Cairns Regional Council's public communications archive contains thousands of duplicate photographs — some images appearing as many as a dozen times under different file names — after more than a decade of fragmented digitisation efforts across separate departments failed to talk to each other. The problem, which council staff flagged internally as far back as 2022, has now forced a formal duplicate-image replacement project that is drawing on the 2025–26 digital infrastructure budget.
The timing matters. Councils across Queensland are under pressure from the state government's Local Government Digital Capability Framework, introduced in late 2024, to bring their public-facing asset libraries into compliance before the end of the 2026–27 financial year. For Cairns, that deadline lands in the middle of a broader technology overhaul that includes upgrading the council's geographic information systems — used heavily in reef-zone planning and cyclone risk mapping — making the image archive cleanup impossible to defer any longer.
How the Duplicates Accumulated
The root cause is not carelessness but chronology. Between 2010 and 2021, at least four separate digitisation rounds were conducted across council departments, each using a different content management platform. The tourism and economic development team used one system for Esplanade event photography. The disaster resilience unit, coordinating with the Queensland Reconstruction Authority after Cyclone Yasi and later Cyclone Jasper in December 2023, uploaded storm-damage and recovery imagery into a separate repository. Planning and environment staff — including those working on projects tied to the Great Barrier Reef Marine Park Authority at its Townsville headquarters — maintained a third archive entirely.
When council migrated to a unified digital asset management platform in mid-2023, automated ingestion tools pulled from all three legacy systems simultaneously. Nobody had run a deduplication pass first. The result was a single library bloated with redundant files, inconsistent metadata and, in some cases, images tagged to the wrong location — drone footage of the Cairns port precinct miscategorised under Gordonvale, for instance, or Mossman Gorge interpretive photography filed under generic "Far North Queensland" tags with no National Park reference.
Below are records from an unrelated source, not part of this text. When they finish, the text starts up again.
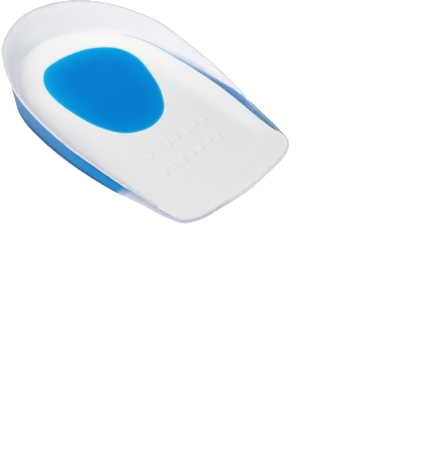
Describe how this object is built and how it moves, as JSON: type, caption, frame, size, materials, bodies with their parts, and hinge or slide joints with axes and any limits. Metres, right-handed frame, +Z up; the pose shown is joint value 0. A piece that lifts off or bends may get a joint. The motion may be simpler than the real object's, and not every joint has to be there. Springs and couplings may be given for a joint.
{
  "type": "gel heel cup insole",
  "caption": "Heel cup insole of clear silicone with a flared heel wall, a blue gel sole, a dished white bed and a soft blue egg-shaped pad under the heel.",
  "frame": {"origin": "middle of the cup's outline on the surface that it stands on", "axes": "+Y along the length, towards the heel; +X to the right; +Z up"},
  "size_m": [0.067, 0.105, 0.0207],
  "materials": {
    "clear_silicone": "clear silicone with a frosted skin",
    "blue_sole_gel": "blue gel seen through the clear wall",
    "white_bed": "matte white silicone",
    "blue_pad_gel": "soft blue gel, satin"
  },
  "bodies": {
    "root": {"cup_body": "clear_silicone", "sole_gel": "blue_sole_gel", "top_cover": "white_bed", "heel_pad": "blue_pad_gel"}
  },
  "joints": []
}
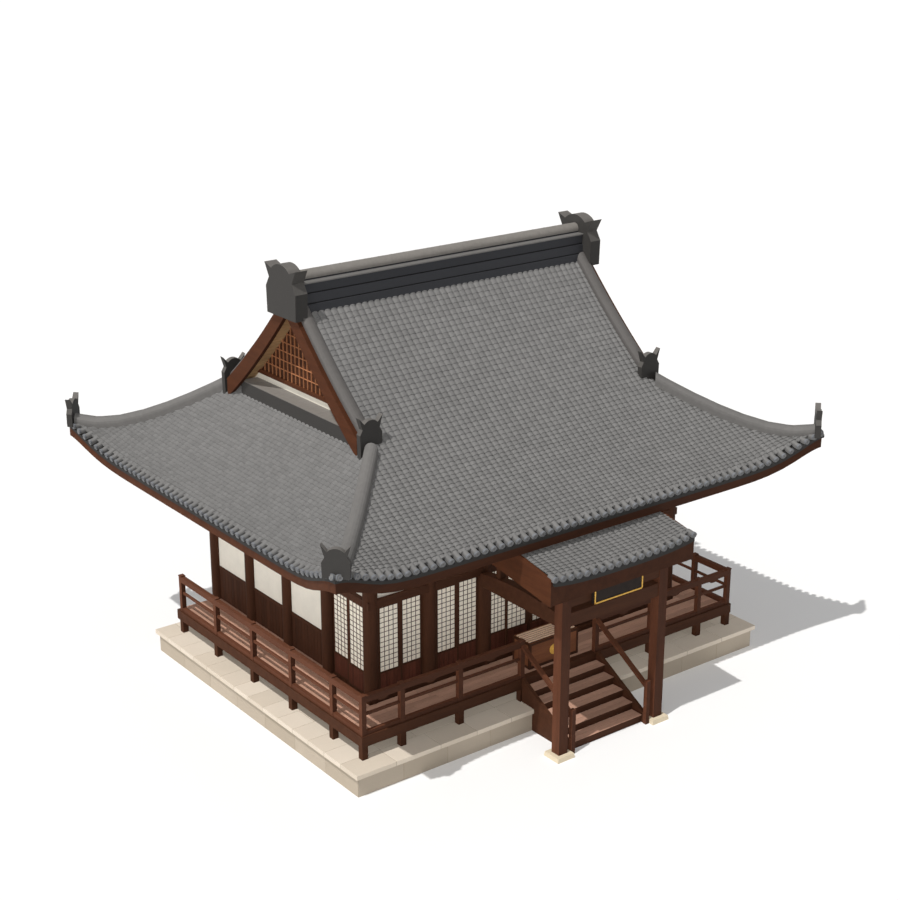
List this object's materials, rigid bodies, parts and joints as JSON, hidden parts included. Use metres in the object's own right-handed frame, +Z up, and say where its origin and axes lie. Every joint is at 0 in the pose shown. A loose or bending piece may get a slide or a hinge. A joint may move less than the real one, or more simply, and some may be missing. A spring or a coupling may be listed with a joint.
{
  "type": "temple hall",
  "caption": "Timber temple hall on a stone platform, with railed veranda, sliding paper doors, entrance stair, step canopy and a curved tiled hip-and-gable roof.",
  "frame": {"origin": "on the ground, at the centre of the rectangle of wall columns, inside the platform's footprint", "axes": "+X to the right as seen from the front, the front with the stair faces -Y, +Z up"},
  "size_m": [13.74, 12.125, 9.9503],
  "materials": {
    "stone": "dressed blocks, matte",
    "paving_stone": "sawn slabs, matte",
    "dark_timber": "dark weathered timber",
    "red_timber": "red-brown weathered timber",
    "floor_boards": "worn planks",
    "box_timber": "oiled timber",
    "black_lacquer": "dull black lacquer",
    "paper_door": "dark timber lattice with white paper",
    "plaster": "lime plaster, matte",
    "roof_tiles": "fired grey clay, matte",
    "ridge_tiles": "fired dark grey clay, matte"
  },
  "bodies": {
    "hall": {"canopy_beams": "dark_timber", "canopy_boards": "dark_timber", "canopy_posts": "dark_timber", "canopy_roof": "roof_tiles", "canopy_stones": "paving_stone", "ceiling": "floor_boards", "columns": "dark_timber", "corner_plates": "ridge_tiles", "corner_ridges": "ridge_tiles", "door_tracks": "dark_timber", "eave_boards": "dark_timber", "fixed_leaves": "paper_door", "floors": "floor_boards", "front_railing": "dark_timber", "gable_boards": "red_timber", "gable_foot_ridges": "ridge_tiles", "gable_walls": "plaster", "left_railing": "dark_timber", "lintels": "dark_timber", "lower_roof": "roof_tiles", "main_ridge": "ridge_tiles", "name_board": "black_lacquer", "offertory_box": "box_timber", "paving": "paving_stone", "plank_walls": "dark_timber", "plaster_walls": "plaster", "platform": "stone", "ridge_ends": "ridge_tiles", "right_railing": "dark_timber", "sills": "dark_timber", "slope_plates": "ridge_tiles", "slope_ridges": "ridge_tiles", "stair": "dark_timber", "stair_rails": "dark_timber", "upper_roof": "roof_tiles", "veranda_frame": "dark_timber", "wall_plates": "dark_timber"},
    "bay1_leaf_a": {"bay1_leaf_a": "paper_door"},
    "bay1_leaf_b": {"bay1_leaf_b": "paper_door"},
    "bay2_leaf_a": {"bay2_leaf_a": "paper_door"},
    "bay2_leaf_b": {"bay2_leaf_b": "paper_door"},
    "bay4_leaf_a": {"bay4_leaf_a": "paper_door"},
    "bay4_leaf_b": {"bay4_leaf_b": "paper_door"},
    "bay5_leaf_a": {"bay5_leaf_a": "paper_door"},
    "bay5_leaf_b": {"bay5_leaf_b": "paper_door"},
    "left_leaf_a": {"left_leaf_a": "paper_door"},
    "left_leaf_b": {"left_leaf_b": "paper_door"},
    "middle_leaf_a": {"middle_leaf_a": "paper_door"},
    "middle_leaf_b": {"middle_leaf_b": "paper_door"},
    "right_leaf_a": {"right_leaf_a": "paper_door"},
    "right_leaf_b": {"right_leaf_b": "paper_door"}
  },
  "joints": [
    {"name": "bay1_slide_a", "type": "slide", "parent": "hall", "child": "bay1_leaf_a", "axis": [1, 0, 0], "range_m": [0, 0.5615]},
    {"name": "bay1_slide_b", "type": "slide", "parent": "hall", "child": "bay1_leaf_b", "axis": [-1, 0, 0], "range_m": [0, 0.5615]},
    {"name": "bay2_slide_a", "type": "slide", "parent": "hall", "child": "bay2_leaf_a", "axis": [1, 0, 0], "range_m": [0, 0.5615]},
    {"name": "bay2_slide_b", "type": "slide", "parent": "hall", "child": "bay2_leaf_b", "axis": [-1, 0, 0], "range_m": [0, 0.5615]},
    {"name": "bay4_slide_a", "type": "slide", "parent": "hall", "child": "bay4_leaf_a", "axis": [1, 0, 0], "range_m": [0, 0.5615]},
    {"name": "bay4_slide_b", "type": "slide", "parent": "hall", "child": "bay4_leaf_b", "axis": [-1, 0, 0], "range_m": [0, 0.5615]},
    {"name": "bay5_slide_a", "type": "slide", "parent": "hall", "child": "bay5_leaf_a", "axis": [1, 0, 0], "range_m": [0, 0.5615]},
    {"name": "bay5_slide_b", "type": "slide", "parent": "hall", "child": "bay5_leaf_b", "axis": [-1, 0, 0], "range_m": [0, 0.5615]},
    {"name": "left_slide_a", "type": "slide", "parent": "hall", "child": "left_leaf_a", "axis": [0, 1, 0], "range_m": [0, 0.604]},
    {"name": "left_slide_b", "type": "slide", "parent": "hall", "child": "left_leaf_b", "axis": [0, -1, 0], "range_m": [0, 0.604]},
    {"name": "middle_slide_a", "type": "slide", "parent": "hall", "child": "middle_leaf_a", "axis": [-1, 0, 0], "range_m": [0, 0.43]},
    {"name": "middle_slide_b", "type": "slide", "parent": "hall", "child": "middle_leaf_b", "axis": [1, 0, 0], "range_m": [0, 0.43]},
    {"name": "right_slide_a", "type": "slide", "parent": "hall", "child": "right_leaf_a", "axis": [0, 1, 0], "range_m": [0, 0.604]},
    {"name": "right_slide_b", "type": "slide", "parent": "hall", "child": "right_leaf_b", "axis": [0, -1, 0], "range_m": [0, 0.604]}
  ]
}
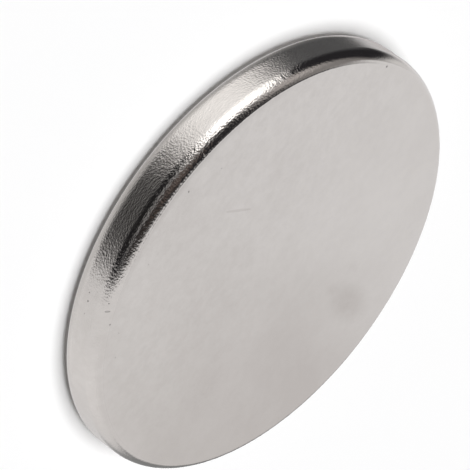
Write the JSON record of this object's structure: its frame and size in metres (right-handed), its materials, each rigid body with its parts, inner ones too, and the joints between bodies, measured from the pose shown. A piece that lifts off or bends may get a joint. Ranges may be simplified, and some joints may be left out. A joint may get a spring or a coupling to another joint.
{
  "type": "disc magnet",
  "caption": "Flat round permanent magnet with two flat pole faces, tumbled round edges and a bright nickel-plated surface, for holding, closing or sensing.",
  "frame": {"origin": "centre of the lower pole face, which the magnet rests on", "axes": "+Z along the disc's axis, from the lower pole face to the upper one; X and Y lie in the lower face and are equivalent"},
  "size_m": [0.02, 0.02, 0.002],
  "materials": {
    "nickel_plate": "bright nickel plate, finely pebbled on the rim"
  },
  "bodies": {
    "root": {"disc_magnet": "nickel_plate"}
  },
  "joints": []
}
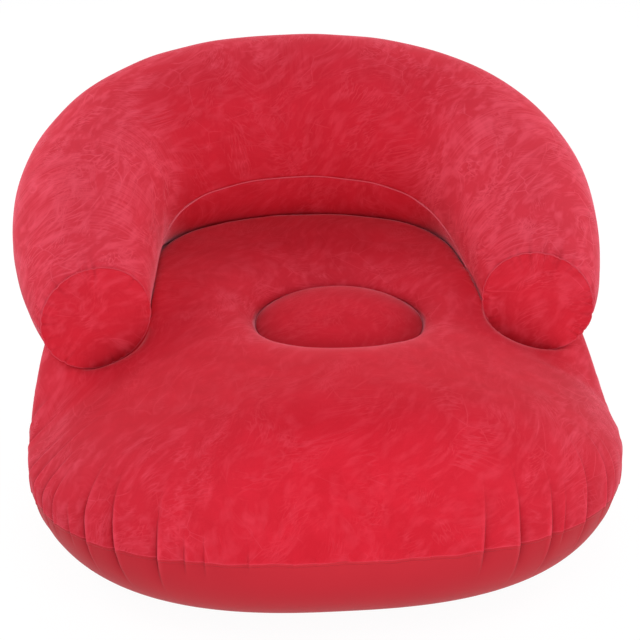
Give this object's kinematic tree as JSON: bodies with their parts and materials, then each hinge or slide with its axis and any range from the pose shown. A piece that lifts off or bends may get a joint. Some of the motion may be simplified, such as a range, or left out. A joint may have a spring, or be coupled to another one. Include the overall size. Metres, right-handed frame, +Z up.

The First Nations cultural liaison program, which works with Gimuy Walubara Yidinji and Eastern Kuku Yalanji communities on appropriate use of imagery in council publications, flagged an additional concern: several culturally sensitive photographs had been duplicated across public-facing folders where they should never have appeared at all. That issue alone accelerated the push for a formal remediation program.
What the Replacement Project Actually Involves
The duplicate-image replacement process is not simply deleting extras. Each flagged file must be reviewed against its metadata, cross-checked for any live embedding in council web pages or PDF documents — including the Cairns City Centre Master Plan materials published in 2021 — and replaced with a single canonical version before the original is retired. Council's digital services team has contracted a Brisbane-based records management firm to assist, with work scheduled in three stages through to March 2027.
The practical scale of the problem is significant. Industry benchmarks from the Australian Society of Archivists suggest that organisations migrating from three or more legacy systems without prior deduplication typically find duplicate rates between 18 and 35 percent of total file counts. If Cairns sits anywhere near the lower end of that range, the remediation effort touches tens of thousands of individual files.
For residents and local organisations that regularly download council imagery — the Cairns & Far North Environment Centre, tourism operators on the Northern Beaches, community groups using the Tanks Arts Centre for events — the most immediate practical change will be a new single-point image portal, expected to go live on the council website by October 2026. Until then, staff have been advised to request images directly through the communications team at 119–145 Spence Street rather than pulling from the existing online library, which remains unreliable while the remediation is underway.
The broader lesson for other regional Queensland councils is already being noted by local government peak bodies: migration without deduplication is a debt that compounds. Cairns is paying that debt now, and the bill is a reminder that digital housekeeping deferred is rarely digital housekeeping cheapened.